Matthews wrote his final column for the San Francisco Chronicle on September 1, 2002. In it, he wrote: "I hate this war that's coming in Iraq. I don't think we'll be proud of it. Oppose this war because it will create a millennium of hatred and the suicidal terrorism that comes with it."
From the September 21 edition of MSNBC's Imus in the Morning:
MATTHEWS: The news media, which I have to say sucks lately in covering the Iraq war -- it's like, we're at war, we've lost -- we've killed 50,000 people over there in that war, that died in that war, we still get guys knocked off every couple of days, a couple of more guys are killed, and yet, it's not on the tube. It's like, are we bored with the war now? Is that the new thing? We don't cover a war our guys are fighting? And I watch the news and I don't see the war anymore. It's been taken off television. And Bush must love it, because certainly Karl Rove loves the fact that the Iraq war has gotten boring for the American people.

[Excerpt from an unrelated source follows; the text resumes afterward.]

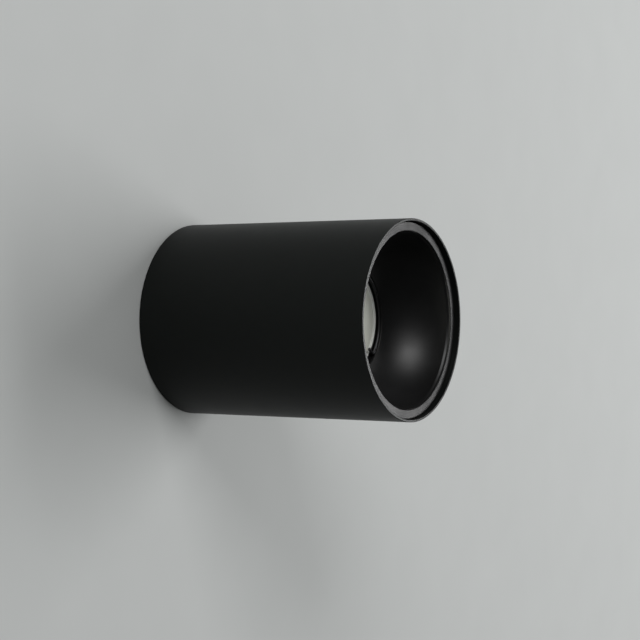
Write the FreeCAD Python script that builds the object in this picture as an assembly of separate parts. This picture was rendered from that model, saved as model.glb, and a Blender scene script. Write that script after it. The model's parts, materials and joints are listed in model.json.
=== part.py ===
import FreeCAD, Part
import math
import os
from FreeCAD import Vector

# A round spotlight that hangs under a ceiling. Millimetres. The ceiling is the plane z = 0, the body hangs
# below it along -Z, and the ceiling screws lie along X.

# Body tube: an extrusion with three C-shaped screw ports, turned out at both ends
body_dia = 96.0
body_height = 126.0
tube_wall = 1.2
ceiling_gap = 0.3
rim_chamfer = 0.15
port_r = 3.3
port_inset = 2.9
port_bore_r = 1.45
port_mouth = 1.4
port_length = 32.0
port_count = 3
first_port_angle = 90.0

# Mounting bar on the ceiling, with a bush round the supply cable
bar_thickness = 1.5
bar_width = 22.0
bar_end_gap = 2.8
ceiling_screw_spacing = 52.0
ceiling_slot_length = 12.0
ceiling_slot_width = 4.5
bush_bore_r = 6.6
bush_wall = 1.4
bush_flange_width = 1.6
bush_flange_height = 1.0

# Headed studs on the bar, and the base disc that hangs on them
stud_edge = 4.2
stud_tail_r = 1.5
stud_neck_r = 2.0
stud_head_r = 3.8
stud_head_height = 2.0
stud_head_chamfer = 0.6
stud_slot_gap = 0.2
stud_entry_gap = 0.5
stud_seat_gap = 0.1
housing_twist_deg = 15.0
disc_drop = 3.0
disc_thickness = 1.5
disc_fit = 0.3
disc_window_r = 19.0
disc_screw_length = 11.0
disc_screw_head_r = 2.6
disc_screw_head_height = 1.9
disc_screw_hole_gap = 0.3

# Strap that carries the lampholder and the terminal block
strap_thickness = 1.2
strap_width = 14.0
strap_foot = 9.0
strap_bend_r = 2.1
rivet_r = 1.6
rivet_head_r = 2.9
rivet_head_height = 0.8

# Lamp: a 50 mm reflector lamp with two headed pins, 10 mm apart
lamp_dia = 50.0
lamp_length = 54.0
lamp_front_band = 7.5
lamp_shell = 1.0
lamp_bezel_width = 1.25
lamp_bezel_height = 0.8
lamp_bezel_round = 0.4
lens_thickness = 2.0
lens_seat = 1.0
lens_rim_width = 0.45
lens_rim_drop = 0.15
lens_rim_round = 0.15
lens_rise = 0.15
lens_fit = 0.1
lamp_neck_r = 15.0
lamp_neck_height = 3.0
lamp_base_r = 11.5
lamp_base_height = 10.0
lamp_base_chamfer = 1.0
lamp_base_socket = 2.0
pin_spacing = 10.0
pin_length = 7.4
pin_neck_r = 1.5
pin_head_r = 2.5
pin_head_height = 2.8
pin_root = 3.0
lamp_twist_deg = 30.0
led_depth = 9.0
led_board_thickness = 1.6
led_board_gap = 1.5
led_chip_size = 3.0
led_chip_height = 0.8
led_circle_r = 11.0
led_circle_count = 6

# Lampholder: ceramic cap and body, one pair of long screws through both
holder_r = 13.5
holder_flat = 9.5
holder_face_gap = 0.3
holder_cap_thickness = 3.5
holder_depth = 10.5
holder_cavity_r = 7.8
holder_screw_spacing = 20.4
holder_screw_r = 1.5
holder_screw_head_r = 2.6
holder_screw_head_height = 2.0
holder_screw_recess = 0.4
holder_screw_gap = 0.15
pin_slot_gap = 0.25
pin_entry_gap = 0.3
contact_gap = 0.3
contact_thickness = 0.4
contact_width = 2.6
contact_length = 8.2
contact_shift = 0.5
contact_tail_r = 0.6

# Terminal block, with room above it for the supply wires
wire_room = 10.5
pole_pitch = 9.0
pole_count = 3
block_depth = 17.0
block_base_height = 8.6
block_height = 13.0
block_end = 0.75
block_edge_round = 0.8
block_top_slope_share = 0.82
tower_r = 2.9
tower_pitch = 9.6
sleeve_r = 2.6
sleeve_bore_r = 1.5
sleeve_length = 15.0
sleeve_rise = 4.6
wire_screw_r = 1.3
wire_screw_recess = 1.0
driver_slot_width = 0.6
driver_slot_depth = 0.7
block_screw_r = 1.2
block_screw_gap = 0.15
block_screw_head_r = 2.1
block_screw_head_height = 1.6

# Leads and the earth point on the base disc
lead_r = 0.9
lead_hole_gap = 0.15
lead_reach = 20.5
lead_bend_r = 4.0
lead_in_sleeve = 5.0
earth_bend_r = 5.0
earth_edge_gap = 5.5
earth_palm_r = 3.8
earth_palm_thickness = 0.8
earth_barrel_r = 1.6
earth_barrel_length = 5.0
earth_barrel_gap = 1.0
earth_lead_grip = 3.5
earth_screw_r = 1.75
earth_screw_head_r = 3.1
earth_screw_head_height = 2.0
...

IMUS: It probably had something to do with the tainted spinach, you know, if you think about it. So --
MATTHEWS: Well, it's just not -- how can we be at war and not watch it? I don't get it.
IMUS: Well, I don't know. It's a good question.
IMUS: It'll probably make you uncomfortable to read Frank Rich's book, The Greatest Story Ever Sold, 'cause it's Frank's essential thesis that they sold us this bill of goods, the administration did -- you know, Bush, Cheney, Rumsfeld, all of them -- about the Iraq war, and you and the rest of the media went along with them, or were like --
IMUS: -- enablers with an alcoholic, you know.
MATTHEWS: No you're -- no, no, no -- Don -- Don -- Don -- you can check everything, get your Nexis-Lexis out, get your Google out, get your -- every column I've written from the day they started talking about Iraq has been against it. Now you're chuckling, 'cause you know damn well you pulled my chain here. I have been a voice out there against this bullshit war from the beginning.